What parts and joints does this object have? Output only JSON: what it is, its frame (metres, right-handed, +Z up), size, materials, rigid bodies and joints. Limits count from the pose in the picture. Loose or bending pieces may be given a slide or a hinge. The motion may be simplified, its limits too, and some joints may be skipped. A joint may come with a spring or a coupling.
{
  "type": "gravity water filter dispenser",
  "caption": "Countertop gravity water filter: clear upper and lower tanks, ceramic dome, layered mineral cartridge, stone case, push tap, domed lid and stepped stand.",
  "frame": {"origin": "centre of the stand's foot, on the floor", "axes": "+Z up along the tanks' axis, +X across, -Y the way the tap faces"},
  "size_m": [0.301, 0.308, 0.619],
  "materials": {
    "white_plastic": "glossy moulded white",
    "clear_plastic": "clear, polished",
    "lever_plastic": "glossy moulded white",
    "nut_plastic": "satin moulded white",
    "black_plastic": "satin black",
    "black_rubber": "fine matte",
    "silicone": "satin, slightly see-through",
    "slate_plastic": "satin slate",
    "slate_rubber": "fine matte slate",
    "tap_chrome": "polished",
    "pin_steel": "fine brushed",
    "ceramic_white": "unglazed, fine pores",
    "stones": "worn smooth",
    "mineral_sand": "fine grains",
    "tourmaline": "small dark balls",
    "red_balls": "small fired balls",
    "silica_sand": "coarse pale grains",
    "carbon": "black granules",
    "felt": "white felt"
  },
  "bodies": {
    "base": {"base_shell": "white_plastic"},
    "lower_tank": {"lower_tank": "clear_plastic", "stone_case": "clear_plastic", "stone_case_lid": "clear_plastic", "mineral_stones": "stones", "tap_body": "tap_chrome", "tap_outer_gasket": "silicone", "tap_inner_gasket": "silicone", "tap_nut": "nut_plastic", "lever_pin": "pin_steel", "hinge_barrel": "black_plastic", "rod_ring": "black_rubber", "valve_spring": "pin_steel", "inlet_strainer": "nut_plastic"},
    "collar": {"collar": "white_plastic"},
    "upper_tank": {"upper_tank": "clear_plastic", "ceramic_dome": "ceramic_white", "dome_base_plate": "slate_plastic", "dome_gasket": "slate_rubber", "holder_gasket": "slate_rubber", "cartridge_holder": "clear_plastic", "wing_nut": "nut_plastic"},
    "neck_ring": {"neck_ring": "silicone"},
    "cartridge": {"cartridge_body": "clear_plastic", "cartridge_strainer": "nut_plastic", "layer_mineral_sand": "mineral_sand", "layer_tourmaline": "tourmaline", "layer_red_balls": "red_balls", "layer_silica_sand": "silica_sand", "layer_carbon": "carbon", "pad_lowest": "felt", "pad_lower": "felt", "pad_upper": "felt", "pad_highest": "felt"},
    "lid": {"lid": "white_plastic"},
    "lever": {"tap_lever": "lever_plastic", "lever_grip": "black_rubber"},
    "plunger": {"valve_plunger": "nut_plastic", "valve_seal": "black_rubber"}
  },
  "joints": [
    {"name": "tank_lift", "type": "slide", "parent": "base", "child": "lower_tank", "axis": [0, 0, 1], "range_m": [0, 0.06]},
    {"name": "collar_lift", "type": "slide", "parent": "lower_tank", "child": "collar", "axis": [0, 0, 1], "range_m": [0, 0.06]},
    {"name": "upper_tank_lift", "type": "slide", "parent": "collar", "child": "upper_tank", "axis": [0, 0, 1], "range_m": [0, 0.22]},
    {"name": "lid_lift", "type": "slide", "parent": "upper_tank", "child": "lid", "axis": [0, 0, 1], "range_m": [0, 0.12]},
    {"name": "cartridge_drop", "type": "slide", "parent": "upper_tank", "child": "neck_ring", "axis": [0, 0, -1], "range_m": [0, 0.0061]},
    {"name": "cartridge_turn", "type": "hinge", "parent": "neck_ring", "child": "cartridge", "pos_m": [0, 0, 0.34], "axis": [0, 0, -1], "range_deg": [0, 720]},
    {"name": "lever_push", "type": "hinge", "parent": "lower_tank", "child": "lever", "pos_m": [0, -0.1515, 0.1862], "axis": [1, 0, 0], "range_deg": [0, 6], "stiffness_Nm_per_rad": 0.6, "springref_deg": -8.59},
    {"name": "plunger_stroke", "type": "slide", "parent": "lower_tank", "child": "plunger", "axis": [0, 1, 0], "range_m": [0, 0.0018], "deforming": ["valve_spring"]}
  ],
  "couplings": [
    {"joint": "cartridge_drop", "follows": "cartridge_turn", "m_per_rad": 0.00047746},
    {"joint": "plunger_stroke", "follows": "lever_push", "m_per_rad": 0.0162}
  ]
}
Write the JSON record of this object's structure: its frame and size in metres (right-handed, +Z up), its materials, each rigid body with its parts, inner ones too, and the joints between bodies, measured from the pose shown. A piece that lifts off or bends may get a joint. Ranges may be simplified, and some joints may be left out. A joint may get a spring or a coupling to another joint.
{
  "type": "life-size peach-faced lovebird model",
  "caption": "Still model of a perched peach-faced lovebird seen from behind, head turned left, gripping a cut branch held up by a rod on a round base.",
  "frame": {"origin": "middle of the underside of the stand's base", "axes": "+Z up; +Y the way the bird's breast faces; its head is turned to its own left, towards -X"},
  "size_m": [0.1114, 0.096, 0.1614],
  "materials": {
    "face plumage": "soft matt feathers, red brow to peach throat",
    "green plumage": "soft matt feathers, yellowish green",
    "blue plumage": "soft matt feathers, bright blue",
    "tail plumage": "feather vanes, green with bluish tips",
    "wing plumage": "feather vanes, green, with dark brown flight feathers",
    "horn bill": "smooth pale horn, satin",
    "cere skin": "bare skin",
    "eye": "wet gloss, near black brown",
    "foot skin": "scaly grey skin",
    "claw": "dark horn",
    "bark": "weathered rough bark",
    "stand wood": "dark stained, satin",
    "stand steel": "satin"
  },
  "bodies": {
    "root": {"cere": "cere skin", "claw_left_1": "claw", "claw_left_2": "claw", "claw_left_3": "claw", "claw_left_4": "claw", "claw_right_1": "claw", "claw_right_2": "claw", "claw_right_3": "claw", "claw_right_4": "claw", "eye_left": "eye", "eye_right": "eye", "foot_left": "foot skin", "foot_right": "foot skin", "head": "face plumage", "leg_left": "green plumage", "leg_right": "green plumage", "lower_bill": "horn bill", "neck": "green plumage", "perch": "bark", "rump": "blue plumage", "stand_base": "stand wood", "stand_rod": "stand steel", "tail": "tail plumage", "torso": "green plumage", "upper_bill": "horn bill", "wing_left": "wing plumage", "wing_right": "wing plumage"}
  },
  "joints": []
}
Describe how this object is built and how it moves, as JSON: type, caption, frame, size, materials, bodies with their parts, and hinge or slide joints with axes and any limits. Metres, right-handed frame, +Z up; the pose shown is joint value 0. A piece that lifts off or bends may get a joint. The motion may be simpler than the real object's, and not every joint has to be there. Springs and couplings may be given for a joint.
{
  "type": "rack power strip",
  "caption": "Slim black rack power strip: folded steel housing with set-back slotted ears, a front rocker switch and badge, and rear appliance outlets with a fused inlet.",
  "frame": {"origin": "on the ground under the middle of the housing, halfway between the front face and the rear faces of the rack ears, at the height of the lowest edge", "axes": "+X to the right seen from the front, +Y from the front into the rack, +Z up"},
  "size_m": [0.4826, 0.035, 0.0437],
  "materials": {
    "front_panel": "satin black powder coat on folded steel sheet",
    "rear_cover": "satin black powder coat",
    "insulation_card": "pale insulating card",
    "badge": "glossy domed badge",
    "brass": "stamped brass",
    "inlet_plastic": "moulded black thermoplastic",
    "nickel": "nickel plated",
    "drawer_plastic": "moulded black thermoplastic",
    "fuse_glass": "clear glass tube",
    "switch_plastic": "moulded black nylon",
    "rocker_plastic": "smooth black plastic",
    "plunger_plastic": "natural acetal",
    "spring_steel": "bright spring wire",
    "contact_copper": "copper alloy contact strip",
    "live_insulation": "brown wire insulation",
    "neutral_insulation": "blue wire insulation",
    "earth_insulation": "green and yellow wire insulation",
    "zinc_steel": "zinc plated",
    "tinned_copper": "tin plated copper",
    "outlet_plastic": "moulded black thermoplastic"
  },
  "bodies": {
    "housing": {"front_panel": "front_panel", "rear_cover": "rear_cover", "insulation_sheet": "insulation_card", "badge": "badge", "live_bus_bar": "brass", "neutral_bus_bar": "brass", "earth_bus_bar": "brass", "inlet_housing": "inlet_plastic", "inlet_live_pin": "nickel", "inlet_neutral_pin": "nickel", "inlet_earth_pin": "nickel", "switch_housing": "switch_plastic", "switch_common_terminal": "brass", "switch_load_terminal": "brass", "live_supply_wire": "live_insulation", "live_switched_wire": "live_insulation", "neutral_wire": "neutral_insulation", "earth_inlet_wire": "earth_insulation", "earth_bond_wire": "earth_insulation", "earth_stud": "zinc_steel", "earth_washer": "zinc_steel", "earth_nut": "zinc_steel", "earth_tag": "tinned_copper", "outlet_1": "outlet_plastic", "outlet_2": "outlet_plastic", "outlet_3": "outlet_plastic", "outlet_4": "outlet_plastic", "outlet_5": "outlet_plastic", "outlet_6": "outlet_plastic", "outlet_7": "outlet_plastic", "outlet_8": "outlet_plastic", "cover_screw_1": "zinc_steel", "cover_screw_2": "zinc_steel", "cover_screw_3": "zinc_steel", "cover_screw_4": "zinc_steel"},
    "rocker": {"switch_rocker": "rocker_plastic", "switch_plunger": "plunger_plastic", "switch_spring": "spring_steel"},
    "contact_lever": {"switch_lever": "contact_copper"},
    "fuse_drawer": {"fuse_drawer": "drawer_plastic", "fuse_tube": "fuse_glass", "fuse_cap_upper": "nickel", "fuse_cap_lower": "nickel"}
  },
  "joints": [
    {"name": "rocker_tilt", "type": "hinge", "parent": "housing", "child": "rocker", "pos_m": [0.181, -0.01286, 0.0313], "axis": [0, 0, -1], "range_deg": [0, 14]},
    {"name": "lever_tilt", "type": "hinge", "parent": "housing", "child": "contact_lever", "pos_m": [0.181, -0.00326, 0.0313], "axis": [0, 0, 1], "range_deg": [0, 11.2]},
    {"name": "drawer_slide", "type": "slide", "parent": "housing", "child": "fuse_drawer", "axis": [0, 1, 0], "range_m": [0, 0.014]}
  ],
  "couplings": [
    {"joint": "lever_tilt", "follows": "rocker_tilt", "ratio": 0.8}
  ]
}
+ + + + +
What you will do: Gather all lines where the word "shown" appears.

The reply:
Write the JSON record of this object's structure: its frame and size in metres (right-handed, +Z up), its materials, each rigid body with its parts, inner ones too, and the joints between bodies, measured from the pose shown. A piece that lifts off or bends may get a joint. Ranges may be simplified, and some joints may be left out. A joint may get a spring or a coupling to another joint.
Describe how this object is built and how it moves, as JSON: type, caption, frame, size, materials, bodies with their parts, and hinge or slide joints with axes and any limits. Metres, right-handed frame, +Z up; the pose shown is joint value 0. A piece that lifts off or bends may get a joint. The motion may be simpler than the real object's, and not every joint has to be there. Springs and couplings may be given for a joint.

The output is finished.